January is named after the Roman god, Janus, who had two faces. The Romans often placed two-sided representations of Janus’ face in doorways looking both to the past and future. This depiction teaches that we should not go into the future without understanding our past. The philosopher, George Santayana, gave us good advice: Those who cannot remember the past are condemned to repeat it. We must remember and learn from the past as we traverse the vanishingly short present on our way to the future.
Christians understand that we must learn from, but cannot live, in the past, no matter how wonderful it might appear. After all, cherubim and a flaming sword block our way back to the Garden of Eden, the most idyllic time in our collective past. Once we became aware of good and evil, we could no longer be the creatures who existed in Eden. The story also tells us that, even when the past has a terrible psychological hold upon us, we must nevertheless go forward. Holy Scripture compels us to move on despite our past failings and triumphs.

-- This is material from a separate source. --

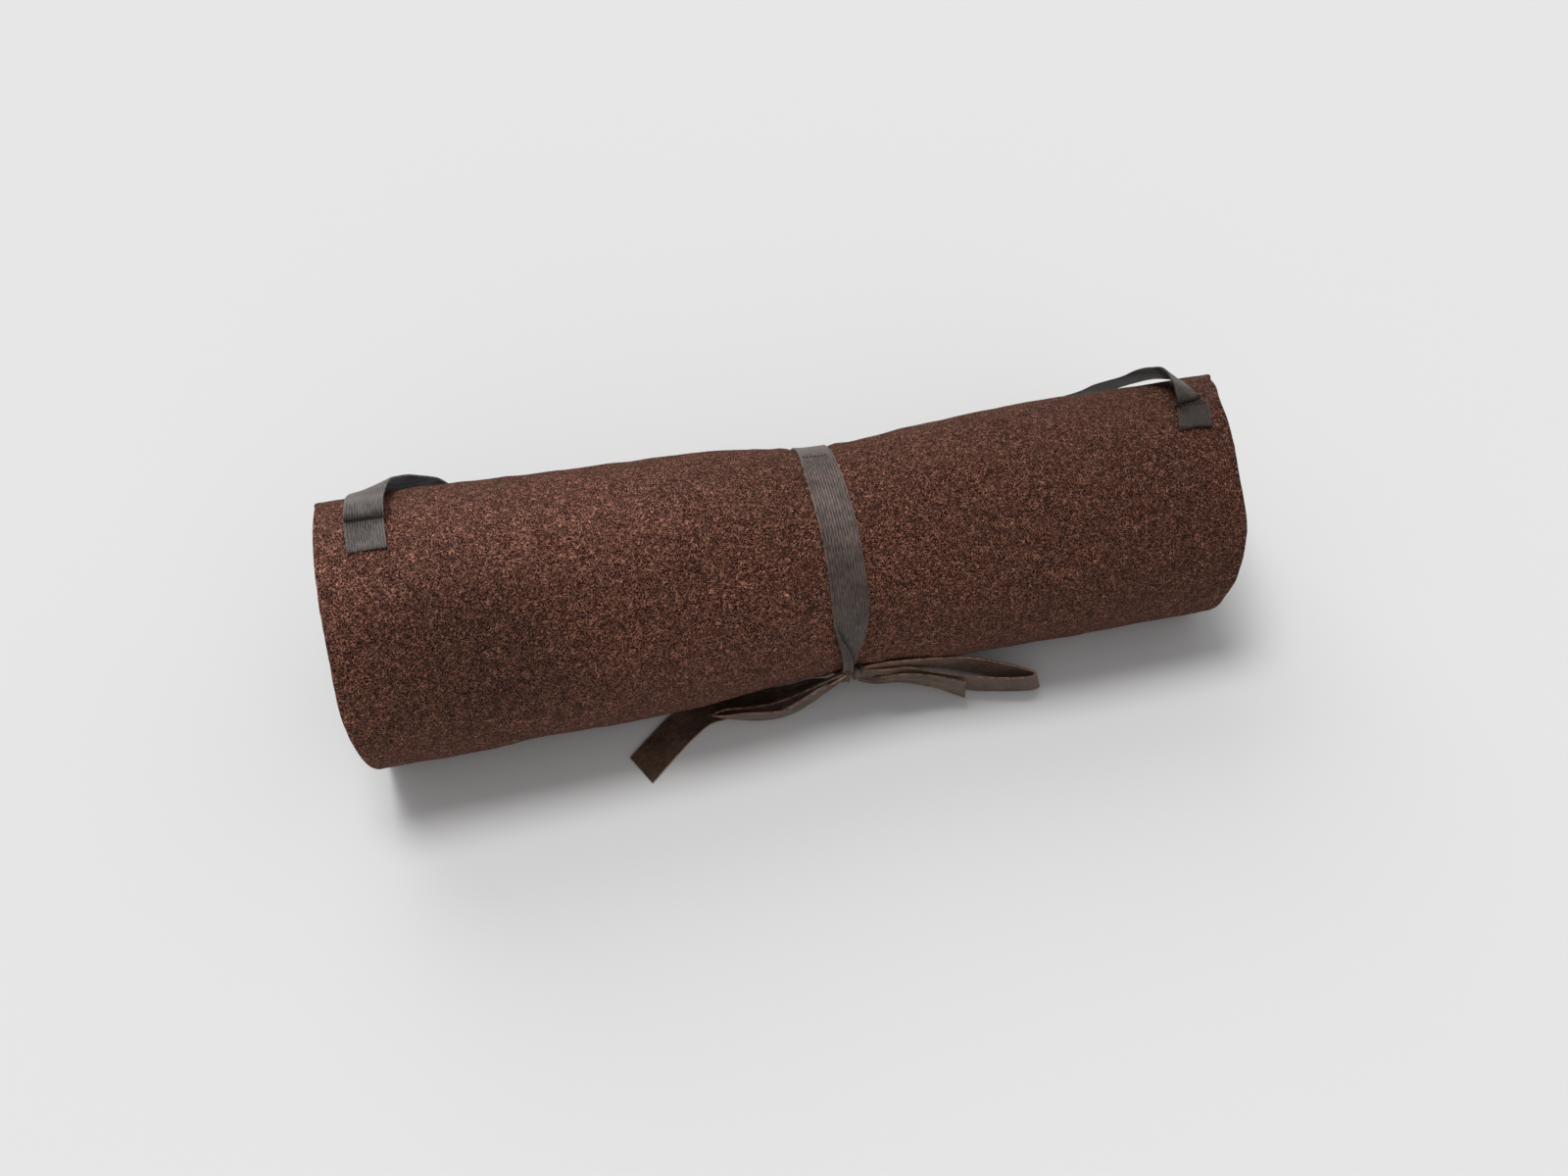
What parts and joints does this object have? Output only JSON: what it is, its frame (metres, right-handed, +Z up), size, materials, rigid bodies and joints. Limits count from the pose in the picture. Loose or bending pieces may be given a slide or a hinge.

Christians look to the past for evidence of how God keeps his mighty promises. We see God’s faithfulness to our ancestors and to us, even when they and we were not faithful to God; hence, we approach our future with confidence. We hear the awesomely victorious declaration of the Christ of Revelation, See, I am making all things new! Our hope in Christ, propels us into the future toward an always-beckoning new life.
I have little use for the weak and meaningless, Happy New Year. Rather, I wish that we would let go of the aspects of our pasts that cloud our vision of the future. Let us instead fix our hearts and minds upon the hope Christ offers us. May we all have a Hopeful New Year!